Swing traders don’t chase candles—they identify clean levels on higher timeframes. When price collapses into a long-term demand zone and stalls, you plan a long swing. When price rallies back into heavy resistance where previous longs are trapped, you build a short swing.
You’re not trying to catch the exact wick. You’re aiming for the wide middle of each move. In a crash, that middle can be thirty to fifty percent. Swing trading gives you structure inside chaos.
Risk Management When Everything Moves Too Fast
Crash trading magnifies every mistake. Leverage that felt comfortable last week becomes suicide today. A position you intended to hold for a day becomes a liquidation in ten minutes.
The only way to stay alive is to size positions smaller, widen stops to account for extreme volatility, and establish a clear limit on daily losses. When volatility is this high, survival is strategy.
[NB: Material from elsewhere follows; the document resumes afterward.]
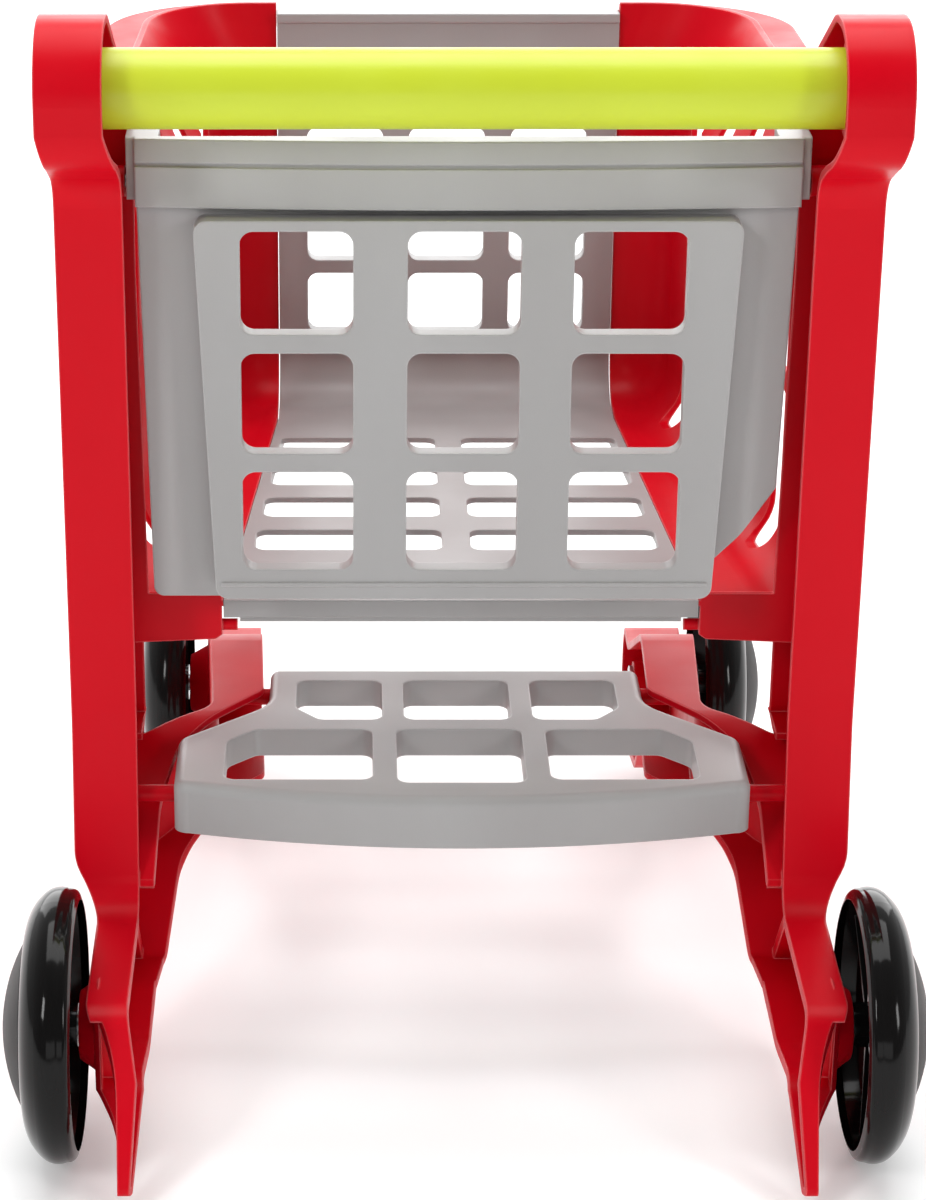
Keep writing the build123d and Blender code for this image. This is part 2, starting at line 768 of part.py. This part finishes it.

Step away when emotions take control. Revenge trading, chasing losses, and doubling down on bad entries destroy accounts faster than any red candle ever will.
Bringing It All Together
Crash trading isn’t about predicting bottoms or tops. It’s about understanding how markets behave when fear dominates. You long only when sellers lose strength. You short when relief rallies fail. You hedge to protect what you’ve already built. You put idle crypto to work so downturns don’t drain your portfolio. You swing trade the exaggerated ranges. And through all of it, you manage risk like it’s oxygen.
A crash strips away illusions. What’s left is discipline. If you trade with patience, planning, and respect for volatility, a crash becomes less of a disaster and more of an opportunity waiting to be used.